The growth of Georgia’s budget over the past decade relative to inflation and population.
ATR
Meanwhile in South Carolina, the state would’ve spent $6.8 billion less last year than it actually did had lawmakers in Columbia grown state spending over the past decade in line with population growth plus inflation. Nationwide, had all 50 states grown their budgets in line with population growth plus inflation over the past decade, total state outlays in 2024 would’ve been $328 billion less than the $1.9 trillion that was actually spent. Put another way, the 50 state governments spent 20% more than they would have last year had spending grown in step with population growth plus inflation for the previous decade.

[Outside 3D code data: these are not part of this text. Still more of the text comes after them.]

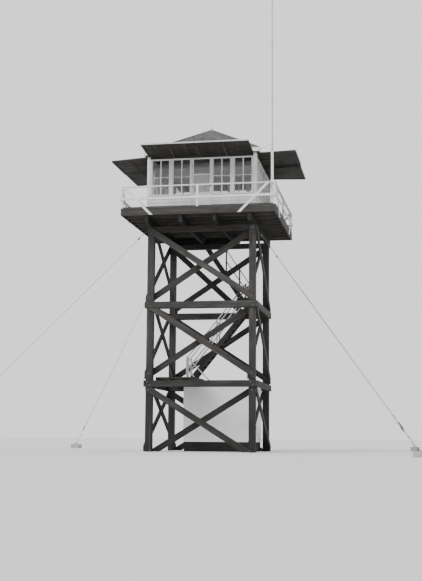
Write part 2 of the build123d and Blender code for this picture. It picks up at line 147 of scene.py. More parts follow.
def quarter_turn(points, quarter):
    """The points turned about the tower's axis by a number of quarter turns."""
    angle = quarter * math.pi / 2
    cosine, sine = math.cos(angle), math.sin(angle)
    return points @ np.array([(cosine, sine, 0), (-sine, cosine, 0), (0, 0, 1)])


def joined(*shapes):
    """Several shapes as one."""
    vertices, faces, offset = [], [], 0
    for points, polygons in shapes:
        vertices.append(points)
        faces += [[corner + offset for corner in polygon] for polygon in polygons]
        offset += len(points)
    return np.concatenate(vertices), faces


def quartered(pairs):
    """Pairs of a quarter and a shape, each turned to its side and all put together."""
    return joined(*[(quarter_turn(points, quarter), faces) for quarter, (points, faces) in pairs])


def box_faces(count):
    """Faces of boxes whose eight corners come in the order of BOX_CORNERS."""
    return np.arange(count * 8).reshape(-1, 8)[:, BOX_SIDES].reshape(-1, 4).tolist()


def tube_faces(count, rings, sides):
    """Faces of closed tubes: quads between neighbouring rings and a cap on each end."""
    index = np.arange(count * rings * sides).reshape(count, rings, sides)
    after = np.roll(index, -1, axis=2)
    skin = np.stack([index[:, :-1], after[:, :-1], after[:, 1:], index[:, 1:]], axis=-1).reshape(-1, 4)
    caps = np.concatenate([index[:, 0, ::-1], index[:, -1]])
    return skin.tolist() + caps.tolist()


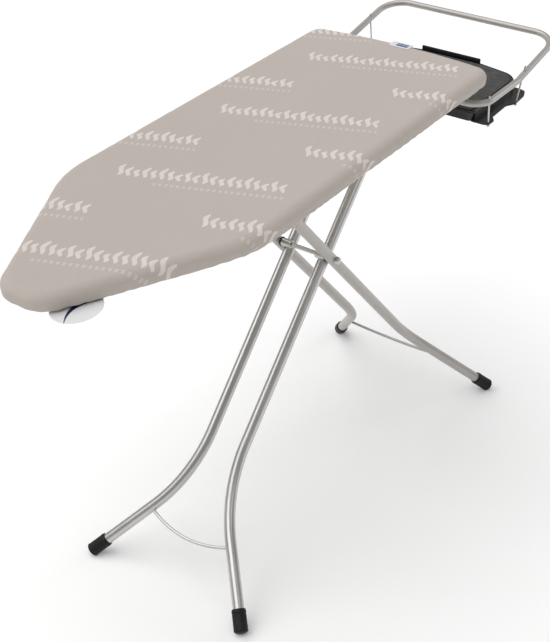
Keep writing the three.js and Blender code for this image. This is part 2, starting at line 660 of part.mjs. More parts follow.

Members of the Georgia Tax Elimination Committee will hold their first monthly hearing on August 19 in Atlanta. Members of that bipartisan committee, which will be chaired by Senator Blake Tillery (R), include outgoing Senate President Pro Tempore John Kennedy (R), Senator Steve Gooch (R), Senator Greg Dolezal (R), incoming Senate President Pro Tempore Larry Walker (R), Senate Majority Leader Jason Anavitarte (R), Senator Chuck Hufstetler (R), Senator Sam Watson (R), Senators Ed Harbison (D), Senator Nan Orrock (D), and Michael Rhett (D).
Since 2019, nine states have moved from a progressive to a flat income tax, with Georgia being one of them. In the first half of this year alone, lawmakers in 12 states cut their income tax rate, with Georgia once again among them. In three states, meanwhile, governors signed legislation this year to phase out their income tax entirely in the coming years. Though Georgia wasn’t one of those three, Georgia could very well beat all of those states to zero income tax if Lt. Governor Jones’ committee is successful.